The reforms are expensive. The upgrade of infrastructure alone is set to cost $1000 billion in the next 10 years, according to Russian public officials. At the same time, returns on these investments are to be felt in the next few decades. Hence, keeping the fiscal balance while the economy upgrades and diversifies so that it reduces its heavy dependence on energy and international market prices would be central to Medvedev’s term.
Yet that balance would be by augmenting both sides of the equation. Building up edges in innovation-geared sectors will go hand in hand with keeping the strong hold on energy, analysts said, adding one should not forget Medvedev was at the helm of Gazprom when Russia’s gas giant made successful inroads into Europe, through acquisitions of key assets and higher exports.
The role of Putin in equation re-balancing comes through his party. At a recent summit of United Russia, he said that the party should add to its to-date administrative-organisational function an analytical one. What is more, the party should become the country’s “brain” that would develop the instruments to implement the country’s long-term economic strategy.

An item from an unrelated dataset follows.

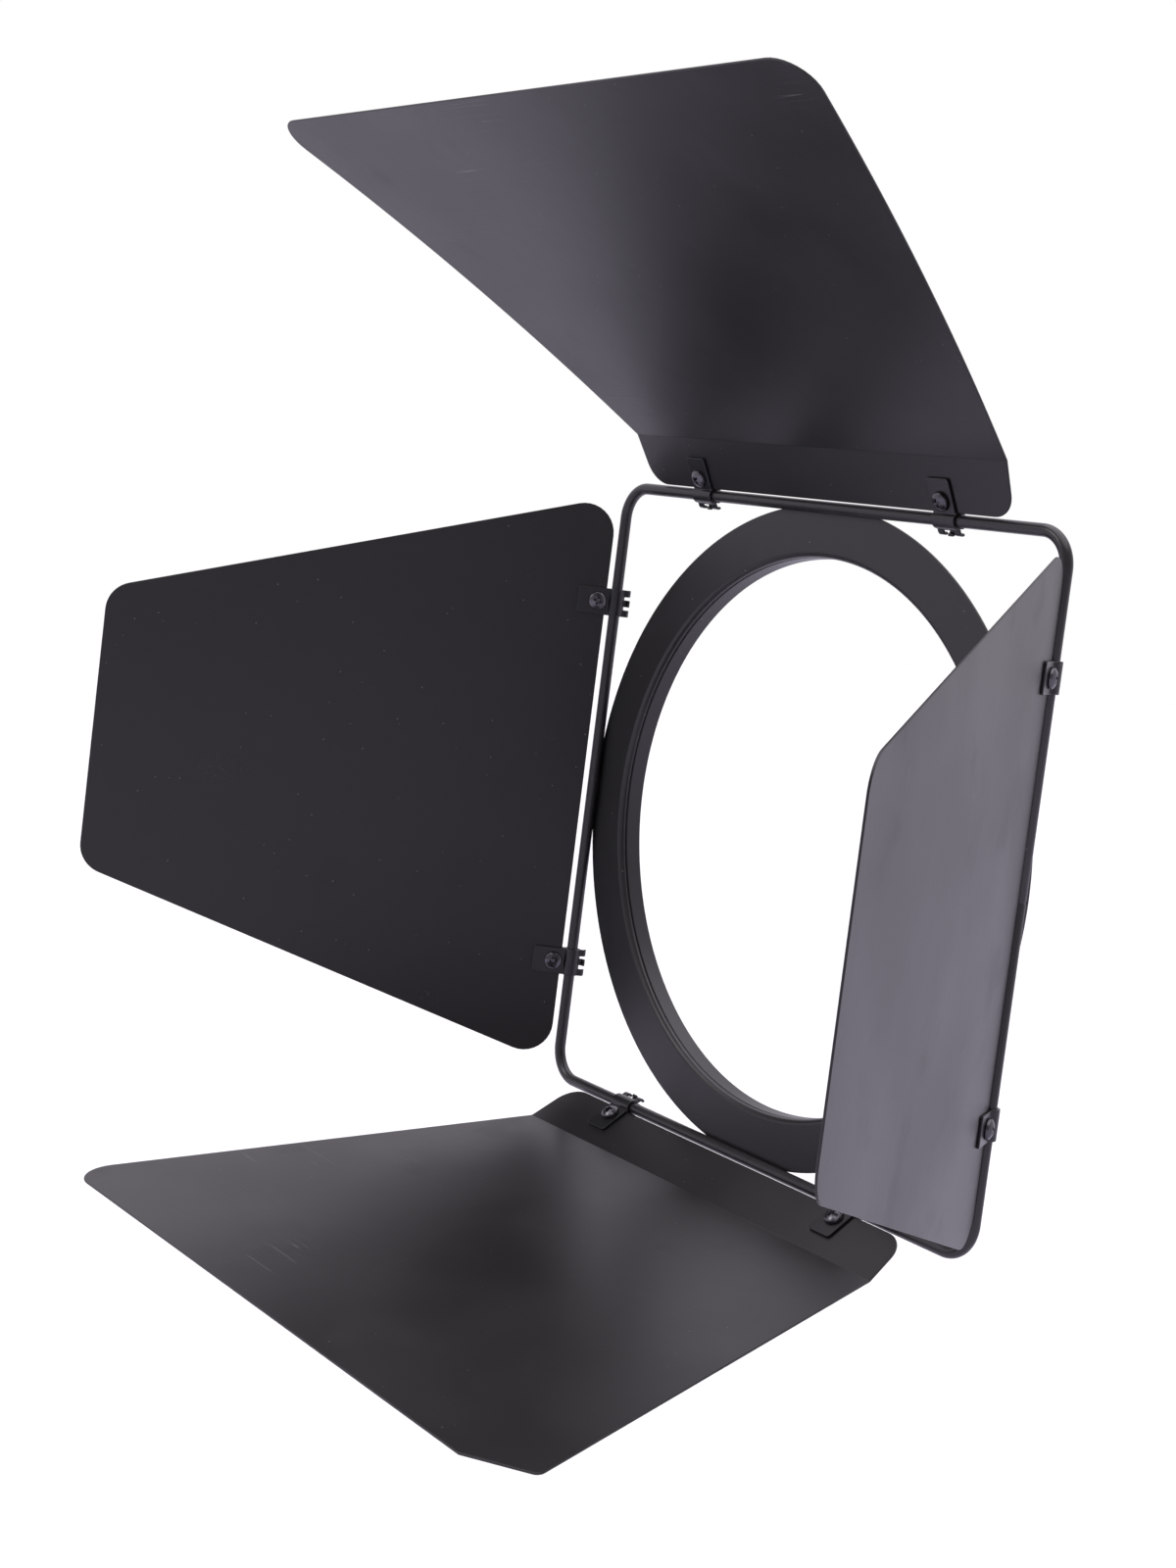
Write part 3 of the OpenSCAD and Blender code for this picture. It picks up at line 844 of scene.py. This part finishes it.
def clip_outline(fingers):
    """Blank of a clip plate: X across, Y from the pad's end to the fingertips."""
    lengths = [run_length(size, bend) for size, bend in CLIP_RUNS]
    comb = sum(lengths[:4]) + COMB_START
    tip = sum(lengths)
    half = CLIP_W / 2
    corners = [(-half, 0, CLIP_PAD_R), (half, 0, CLIP_PAD_R)]
    small = FINGER_CORNER_R
    edges = []
    for middle in sorted(fingers, reverse=True):
        edges += [(middle + FINGER_W / 2, True), (middle - FINGER_W / 2, False)]
    at_edge = abs(edges[0][0] - half) < SAME_EDGE
    if not at_edge:
        corners.append((half, comb, small))
    for x, rising in edges:
        outer = abs(abs(x) - half) < SAME_EDGE
        root = [] if outer else [(x, comb, -small)]
        corners += root + [(x, tip, 2 * small)] if rising else [(x, tip, 2 * small)] + root
    if not at_edge:
        corners.append((-half, comb, small))
    bend_rows, start = [], 0.0
    for run, (size, bend) in zip(lengths, CLIP_RUNS):
        steps = max(1, round(abs(math.degrees(bend)) / BEND_STEP))
        bend_rows += [start + run * k / steps for k in range(steps)]
        start += run
    return rounded_outline(corners, CLIP_CORNER_STEPS), bend_rows[1:]


# Edge wear is set high here, so the plates' edges carry a painted light rim as well as wear
clip_black = black_coat("clip_black", CLIP_BLACK, 0.3, 2600.0, 0.00003, 0.0004, 0.7, 260.0)
finger_offset = (CLIP_W - FINGER_W) / 2
for side, leaf in LEAVES.items():
    for end, end_name in zip((-1, 1), ENDS[side]):
        at_clip = leaf_frame(side) @ Matrix.Translation((end * leaf.clip_pitch / 2, 0, 0))
        for plate, fingers in (("inner", (-finger_offset, finger_offset)), ("outer", (0.0,))):
            turned_over = Matrix.Rotation(0 if plate == "inner" else math.pi, 4, "Y")
            outline, bend_rows = clip_outline(fingers)
            hole = round_hole(0, CLIP_REACH - SCREW_V, HOLE_R)
            points, faces, normals = cut_sheet(
                outline, [hole], clip_section, bend_rows, CLIP_T, CLIP_EDGE_R
            )
            node = f"{side}_{end_name}_clip_{plate}"
            finish_piece(
                f"{node}_plate", points, faces, at_clip @ turned_over, clip_black,
                f"{side}_door", node, normals,
            )

# ---- Screws and nuts ----
# One M4 pan-head screw goes through each clip from the side that its heads are on, into a plain
# hexagon nut. Both are steel with a black zinc plate, which is glossier than the coat.

SCREW_R = 2 * mm
THREAD_PITCH = 0.7 * mm
THREAD_DEPTH = 0.36 * mm
HEAD_R = 3.7 * mm
HEAD_H = 2.4 * mm
HEAD_DOME_R = 5.5 * mm
NUT_AF = 7 * mm
NUT_H = 3.2 * mm
NUT_BORE_R = 2.05 * mm
SCREW_END = 0.8 * mm
RECESS_L = 4.2 * mm
RECESS_W = 1.1 * mm
RECESS_H = 1.5 * mm
BLADE_TIP_L, BLADE_TIP_W, BLADE_TOP_L = 0.45, 0.8, 1.2
BLADE_ABOVE = 1.1 * mm
RECESS_EDGE_R = 0.08 * mm
HEAD_RIM_R = 0.35 * mm
DOME_START = 0.93
TIP_CHAMFER = 0.4 * mm
SHANK_LAP = 0.3 * mm
WELD_DIST = 0.001 * mm
HEAD_SIDES = 64
THREAD_SIDES = 40
THREAD_ROWS = 8
RUN_OUT_ROWS = 3
NUT_SIDES = 72
NUT_FACE = 0.96
NUT_CHAMFER = math.radians(30)
NUT_SINK = 0.25 * mm
EASED_OVER = math.radians(35)
SHARP_OVER = math.radians(40)
SCREW_BLACK = (0.10, 0.098, 0.108)

# Full edge wear gives the head's rim and recess edges a painted light rim as well as wear
screw_black = black_coat(
    "screw_black", SCREW_BLACK, 0.25, 3000.0, 0.00002, 0.0003, 1.0, 300.0, metal=0.95
)
SEAT = LEAF_T / 2 + CLIP_T
GRIP = 2 * SEAT + NUT_H + SCREW_END


def closed_piece(name, points, faces):
    """A scratch object with welded points and faces that all look outwards."""
    mesh = bpy.data.meshes.new(name)
    mesh.from_pydata(points, [], faces)
    solid = bmesh.new()
    solid.from_mesh(mesh)
    bmesh.ops.remove_doubles(solid, verts=solid.verts, dist=WELD_DIST)
    bmesh.ops.recalc_face_normals(solid, faces=solid.faces)
    solid.to_mesh(mesh)
    solid.free()
    piece = bpy.data.objects.new(name, mesh)
    bpy.context.scene.collection.objects.link(piece)
    return piece


def worked(piece):
    """The piece's points and faces after its modifiers; the piece itself is cleared away."""
    bpy.context.view_layer.update()
    depsgraph = bpy.context.evaluated_depsgraph_get()
    shape = bpy.data.meshes.new_from_object(piece.evaluated_get(depsgraph))
    bpy.data.objects.remove(piece)
    return [tuple(v.co) for v in shape.vertices], [tuple(p.vertices) for p in shape.polygons]


def combined(piece, other, operation):
    step = piece.modifiers.new(operation.lower(), "BOOLEAN")
    step.object = other
    step.operation = operation
    step.solver = "EXACT"


def ring_of(radius, z, steps):
    return [
        (radius * math.cos(a), radius * math.sin(a), z)
        for a in (2 * math.pi * i / steps for i in range(steps))
    ]


def driver_bar(turn):
    """One blade of the driver's tip: narrower at the bottom of the recess."""
    rings = []
    for z, length, width in (
        (HEAD_H - RECESS_H, RECESS_L * BLADE_TIP_L, RECESS_W * BLADE_TIP_W),
        (HEAD_H + BLADE_ABOVE, RECESS_L * BLADE_TOP_L, RECESS_W),
    ):
        quarter = Matrix.Rotation(math.radians(turn), 3, "Z")
        rings.append([
            tuple(quarter @ Vector((x * length / 2, y * width / 2, z)))
            for x, y in ((-1, -1), (1, -1), (1, 1), (-1, 1))
        ])
    return closed_piece("driver_bar", *capped(rings))


def pan_head():
    """The head, seated on Z = 0, with its cross recess struck and its sharp edges eased."""
    dome_low = math.degrees(math.acos(DOME_START * HEAD_R / HEAD_DOME_R))
    section = arc((HEAD_R - HEAD_RIM_R, HEAD_RIM_R), HEAD_RIM_R, -90, 0, 4)
    section += arc((0, HEAD_H - HEAD_DOME_R), HEAD_DOME_R, dome_low, 90, 14)[:-1]
    head = closed_piece("pan_head", *capped([ring_of(r, z, HEAD_SIDES) for r, z in section]))
    blades = [driver_bar(turn) for turn in (0, 90)]
    for blade in blades:
        combined(head, blade, "DIFFERENCE")
    ease = head.modifiers.new("eased_edges", "BEVEL")
    ease.width = RECESS_EDGE_R
    ease.segments = 2
    ease.limit_method = "ANGLE"
    ease.angle_limit = EASED_OVER
    shape = worked(head)
    for blade in blades:
        bpy.data.objects.remove(blade)
    return shape


def screw_shank():
    """Threaded shank with a chamfered tip, up to just inside the head."""
    rows = round((GRIP - TIP_CHAMFER) / THREAD_PITCH * THREAD_ROWS)
    rings = [ring_of(SCREW_R - TIP_CHAMFER, -GRIP, THREAD_SIDES)]
    for k in range(rows + 1):
        z = (TIP_CHAMFER - GRIP) * (1 - k / rows)
        run_out = min(1.0, min(k, rows - k) / RUN_OUT_ROWS)
        ring = []
        for i, (x, y, _) in enumerate(ring_of(1, 0, THREAD_SIDES)):
            phase = (z / THREAD_PITCH - i / THREAD_SIDES) % 1.0
            radius = SCREW_R - THREAD_DEPTH * run_out * (1 - abs(2 * phase - 1))
            ring.append((radius * x, radius * y, z))
        rings.append(ring)
    rings.append(ring_of(SCREW_R, SHANK_LAP, THREAD_SIDES))
    return capped(rings)


def hexagon_nut():
    """Six flats with both faces' corners chamfered, and a plain bore countersunk at both ends."""
    flat_r = NUT_AF / 2
    sunk_r = NUT_BORE_R + NUT_SINK
    columns = []
    for i in range(NUT_SIDES):
        a = 2 * math.pi * i / NUT_SIDES
        off_flat = (math.degrees(a) + 30) % 60 - 30
        corner_r = flat_r / math.cos(math.radians(off_flat))
        face_r = flat_r * NUT_FACE
        drop = (corner_r - face_r) * math.tan(NUT_CHAMFER)
        section = [
            (sunk_r, 0), (face_r, 0), (corner_r, drop),
            (corner_r, NUT_H - drop), (face_r, NUT_H), (sunk_r, NUT_H),
            (NUT_BORE_R, NUT_H - NUT_SINK), (NUT_BORE_R, NUT_SINK),
        ]
        columns.append([(r * math.cos(a), r * math.sin(a), z) for r, z in section])
    return skin(columns, True, True)


head = closed_piece("pan_head", *pan_head())
shank = closed_piece("screw_shank", *screw_shank())
combined(head, shank, "UNION")
screw_points, screw_faces = worked(head)
bpy.data.objects.remove(shank)
nut_points, nut_faces = hexagon_nut()
turned_by = random.Random(4)
for side, leaf in LEAVES.items():
    for end, end_name in zip((-1, 1), ENDS[side]):
        at_screw = (
            leaf_frame(side)
            @ Matrix.Translation((end * leaf.clip_pitch / 2, SCREW_V, 0))
            @ Matrix.Rotation(0 if leaf.heads > 0 else math.pi, 4, "Y")
        )
        slack = Matrix.Rotation(turned_by.uniform(0, math.pi), 4, "Z")
        screw = finish_piece(
            f"{side}_{end_name}_screw_turned", screw_points, screw_faces,
            at_screw @ Matrix.Translation((0, 0, SEAT)) @ slack,
            screw_black, f"{side}_door", f"{side}_{end_name}_screw",
        )
        nut = finish_piece(
            f"{side}_{end_name}_nut_hex", nut_points, nut_faces,
            at_screw @ Matrix.Translation((0, 0, -SEAT - NUT_H)),
            screw_black, f"{side}_door", f"{side}_{end_name}_nut",
        )
        for piece in (screw, nut):
            piece.data.set_sharp_from_angle(angle=SHARP_OVER)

“The country enters into a stage when ideas become more important than access to oil pipelines,” he said, adding that this was valid for politics as well.
What to expect on the foreign front
While ideas are a welcome asset in internal policy, so is the balanced and non-confrontational approach on foreign policy matters. Both Putin and Medvedev made clear that Russia would be interested in sustaining friendly – tailored after national interests – relations with the EU, Nato, the US and individual countries while making itself heard as frequently and on a variety of issues as to earn the status of a great power.

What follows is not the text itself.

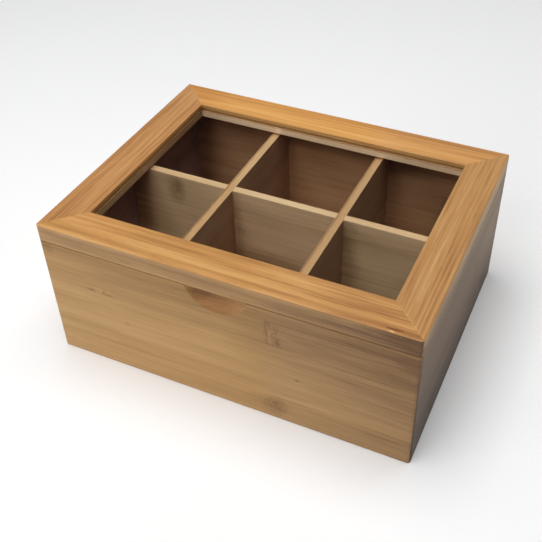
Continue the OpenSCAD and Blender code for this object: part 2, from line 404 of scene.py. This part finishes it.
CASE = Wood(linear(118, 83, 46), linear(190, 148, 94), linear(221, 185, 131), 0.06, 0.52, 0.30, 0.40, 70.0)
SIDE = Wood(linear(108, 80, 54), linear(166, 136, 104), linear(200, 172, 138), 0.12, 0.40, 0.50, 0.30)
SIDE_EDGE = Tones(linear(119, 91, 58), linear(185, 149, 104), linear(218, 181, 128))
LID = Wood(linear(134, 78, 32), linear(206, 150, 84), linear(238, 194, 126), 0.14, 0.70, 0.95, 0.70)
EDGE = Tones(linear(106, 75, 46), linear(175, 136, 90), linear(210, 174, 132))
PALE = Wood(linear(150, 111, 72), linear(221, 182, 138), linear(242, 212, 174), 0.06, 0.30, 0.40, 0.30)
CROSS_TOP = Tones(linear(138, 95, 58), linear(200, 156, 109), linear(230, 190, 148))
DIVIDER = Wood(linear(140, 104, 68), linear(206, 172, 130), linear(232, 202, 160), 0.08, 0.40, 0.60, 0.40)
BEAD = Wood(linear(160, 128, 92), linear(220, 190, 150), linear(240, 216, 180), 0.05, 0.20, 0.20, 0.16)
# The beads' browner tops: painted shade under the rails' lips
BEAD_TOP = Tones(linear(140, 96, 56), linear(214, 160, 104), linear(238, 190, 132))
SCOOP = Tones(linear(96, 62, 32), linear(170, 122, 73), linear(216, 170, 114))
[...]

This non-infringing, yet a strategy of an intermediary in international matters has already been underway for several months now. Whether it be because of preparation for Russia’s handover to a man who is yet to win repute with the international community but during the last months of his presidency Putin made a number of important visits in his search for alliances. Their geography spanned Europe and the Middle East, the highlight being the Nato summit in Bucharest. At the same time, he hosted both US president George W Bush and the president of the autonomous Palestinian authority, Mahmoud Abbas.
Meanwhile, he insisted on a non-infringement policy toward itself, this meaning that the country remained faithful toward its policy of statehood, sovereignty and national interests. At the Nato summit, Russia earned the support of Germany and a host of other Nato members to postpone preliminary invitations to the alliance for its immediate neighbours Ukraine and Georgia.
At the same time it muted its support for Serbia and its fight for secessionist Kosovo.
This non-confrontational approach worked in parallel with maximum networking to ensure maximum visibility during a stage when many countries are inclined to make strategic shifts. With the EU set for radical changes with a Reform Treaty soon to be implemented, Nato postponing but inevitably heading to a similar transformation, the US anticipating its next president and Russia yet to prove the statesman acumen of its new leader, such little-friction strategy makes sense, according to analysts.
No immediate change
For the time being, Russia is hardly due to witness any radical changes in strategy. Most Russian analysts believe the change in the presidency will mark a smooth continuation of the course Putin has mapped out. Besides, the legacy of the outgoing president represents internal reforms that are half-way through and are recognised by the outgoing and incoming presidents as important to finalise. Hence a Putin-Medvedev cohabitation at this point in time and under this set of domestic and international circumstances does not seem like an implausible formula. Besides, as Medvedev said in his exclusive interview with the Financial Times, “Russia is a presidential republic with a strong executive authority”. Time will show if Medvedev’s nightingale forecast comes true.